# Exercise objective
Exactly the lines from the one that contains "Turn this picture of an object into a build123d" to the one that contains "press_steps = 13", both lines included, should be copied, and no others.

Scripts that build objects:
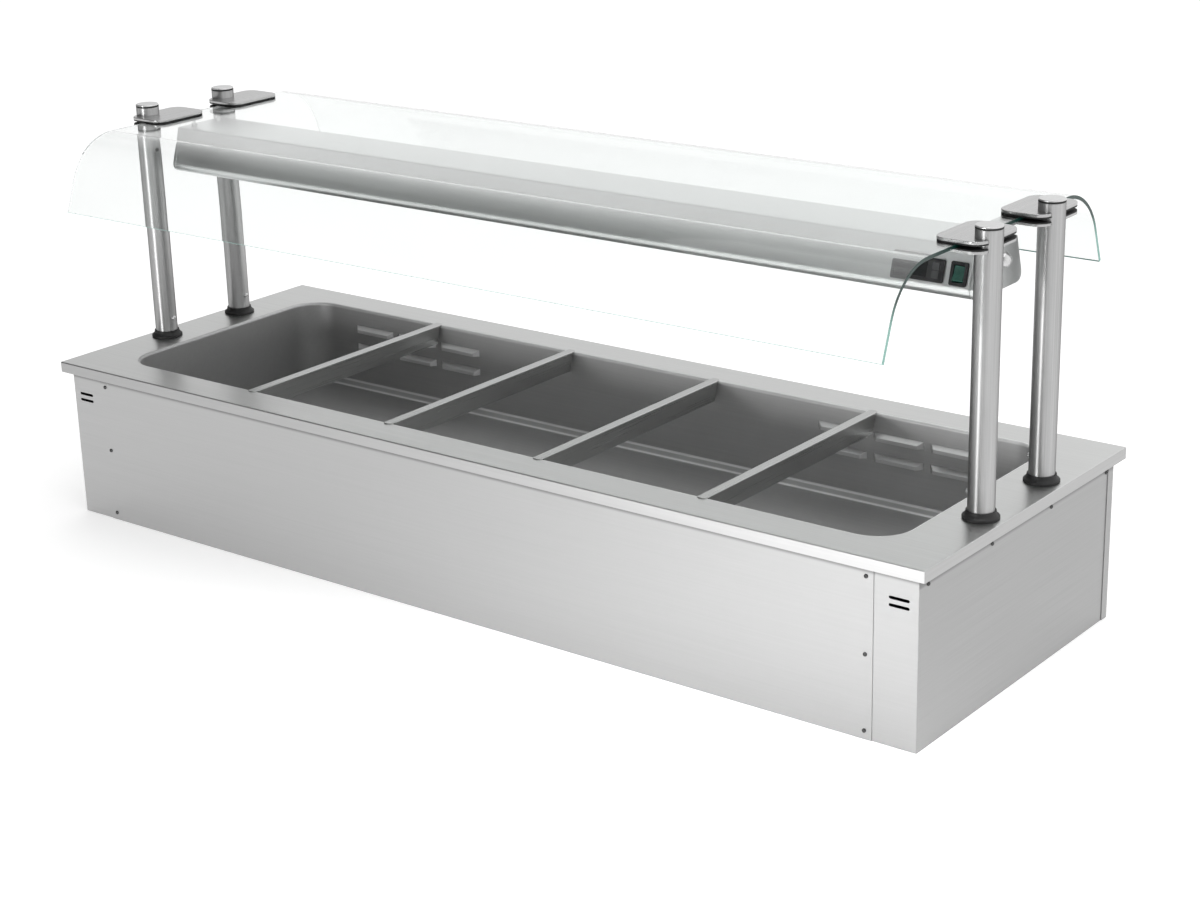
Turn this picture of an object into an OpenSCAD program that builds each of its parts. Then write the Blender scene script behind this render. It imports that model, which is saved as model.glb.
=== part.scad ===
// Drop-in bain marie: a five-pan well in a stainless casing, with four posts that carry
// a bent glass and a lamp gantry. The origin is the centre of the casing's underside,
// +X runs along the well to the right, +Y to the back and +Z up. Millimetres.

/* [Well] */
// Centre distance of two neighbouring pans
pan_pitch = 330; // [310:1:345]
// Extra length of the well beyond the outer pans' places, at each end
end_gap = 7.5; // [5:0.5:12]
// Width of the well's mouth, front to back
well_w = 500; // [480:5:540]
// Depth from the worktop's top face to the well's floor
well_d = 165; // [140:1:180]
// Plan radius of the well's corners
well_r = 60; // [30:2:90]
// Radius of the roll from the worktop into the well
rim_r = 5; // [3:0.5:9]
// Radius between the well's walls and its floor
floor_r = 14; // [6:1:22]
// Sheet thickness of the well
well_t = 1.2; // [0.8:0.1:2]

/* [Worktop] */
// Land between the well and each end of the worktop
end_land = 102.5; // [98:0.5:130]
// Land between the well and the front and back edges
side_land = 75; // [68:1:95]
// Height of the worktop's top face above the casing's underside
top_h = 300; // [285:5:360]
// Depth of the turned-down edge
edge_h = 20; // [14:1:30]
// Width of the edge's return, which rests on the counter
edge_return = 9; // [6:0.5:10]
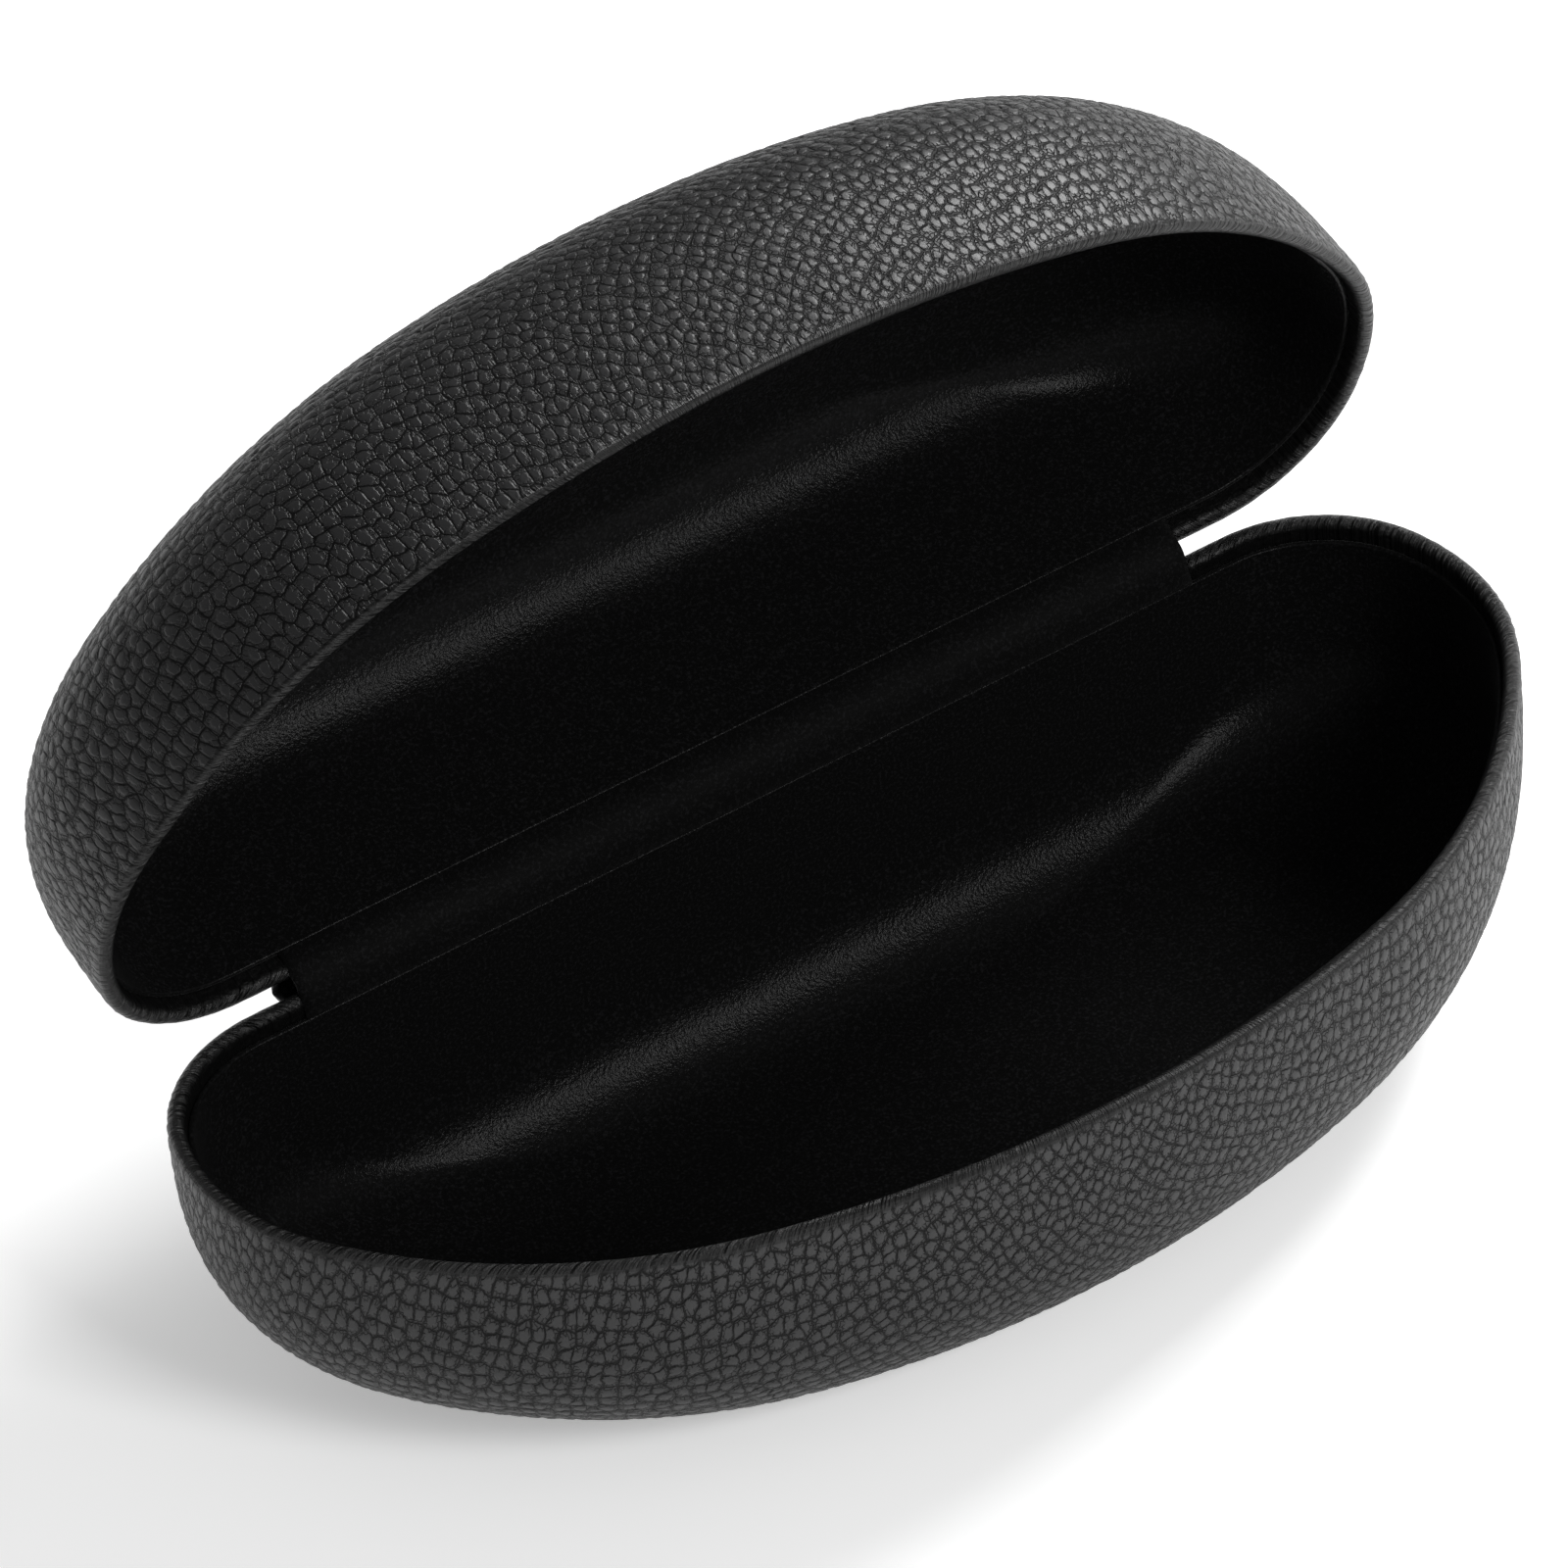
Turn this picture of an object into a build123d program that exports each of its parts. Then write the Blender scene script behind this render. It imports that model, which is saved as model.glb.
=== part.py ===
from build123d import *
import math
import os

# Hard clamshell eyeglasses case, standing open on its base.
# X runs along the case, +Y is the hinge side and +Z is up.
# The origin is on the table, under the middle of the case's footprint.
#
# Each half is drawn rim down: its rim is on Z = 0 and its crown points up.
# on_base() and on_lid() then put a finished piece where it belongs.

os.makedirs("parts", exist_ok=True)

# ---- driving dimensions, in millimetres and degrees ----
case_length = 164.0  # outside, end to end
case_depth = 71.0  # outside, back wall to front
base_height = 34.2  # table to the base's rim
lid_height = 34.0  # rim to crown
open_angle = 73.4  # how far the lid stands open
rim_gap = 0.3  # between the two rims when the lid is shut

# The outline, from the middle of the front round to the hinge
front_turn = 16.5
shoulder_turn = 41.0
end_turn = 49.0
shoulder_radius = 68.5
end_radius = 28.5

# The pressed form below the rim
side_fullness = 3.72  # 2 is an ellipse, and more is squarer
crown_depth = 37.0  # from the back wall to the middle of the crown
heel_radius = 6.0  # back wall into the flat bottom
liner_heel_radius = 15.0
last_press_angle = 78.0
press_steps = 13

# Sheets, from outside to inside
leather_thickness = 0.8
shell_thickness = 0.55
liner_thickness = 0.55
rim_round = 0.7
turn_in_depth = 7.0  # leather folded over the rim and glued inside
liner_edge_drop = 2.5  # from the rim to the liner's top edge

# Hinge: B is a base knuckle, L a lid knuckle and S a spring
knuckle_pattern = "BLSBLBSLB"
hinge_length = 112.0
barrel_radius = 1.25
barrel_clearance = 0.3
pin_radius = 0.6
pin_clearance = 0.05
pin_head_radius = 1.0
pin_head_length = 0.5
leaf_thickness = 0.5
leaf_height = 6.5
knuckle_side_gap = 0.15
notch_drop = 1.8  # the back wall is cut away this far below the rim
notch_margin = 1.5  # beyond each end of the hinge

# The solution
Turn this picture of an object into a build123d program that exports each of its parts. Then write the Blender scene script behind this render. It imports that model, which is saved as model.glb.
=== part.py ===
from build123d import *
import math
import os

# Hard clamshell eyeglasses case, standing open on its base.
# X runs along the case, +Y is the hinge side and +Z is up.
# The origin is on the table, under the middle of the case's footprint.
#
# Each half is drawn rim down: its rim is on Z = 0 and its crown points up.
# on_base() and on_lid() then put a finished piece where it belongs.

os.makedirs("parts", exist_ok=True)

# ---- driving dimensions, in millimetres and degrees ----
case_length = 164.0  # outside, end to end
case_depth = 71.0  # outside, back wall to front
base_height = 34.2  # table to the base's rim
lid_height = 34.0  # rim to crown
open_angle = 73.4  # how far the lid stands open
rim_gap = 0.3  # between the two rims when the lid is shut

# The outline, from the middle of the front round to the hinge
front_turn = 16.5
shoulder_turn = 41.0
end_turn = 49.0
shoulder_radius = 68.5
end_radius = 28.5

# The pressed form below the rim
side_fullness = 3.72  # 2 is an ellipse, and more is squarer
crown_depth = 37.0  # from the back wall to the middle of the crown
heel_radius = 6.0  # back wall into the flat bottom
liner_heel_radius = 15.0
last_press_angle = 78.0
press_steps = 13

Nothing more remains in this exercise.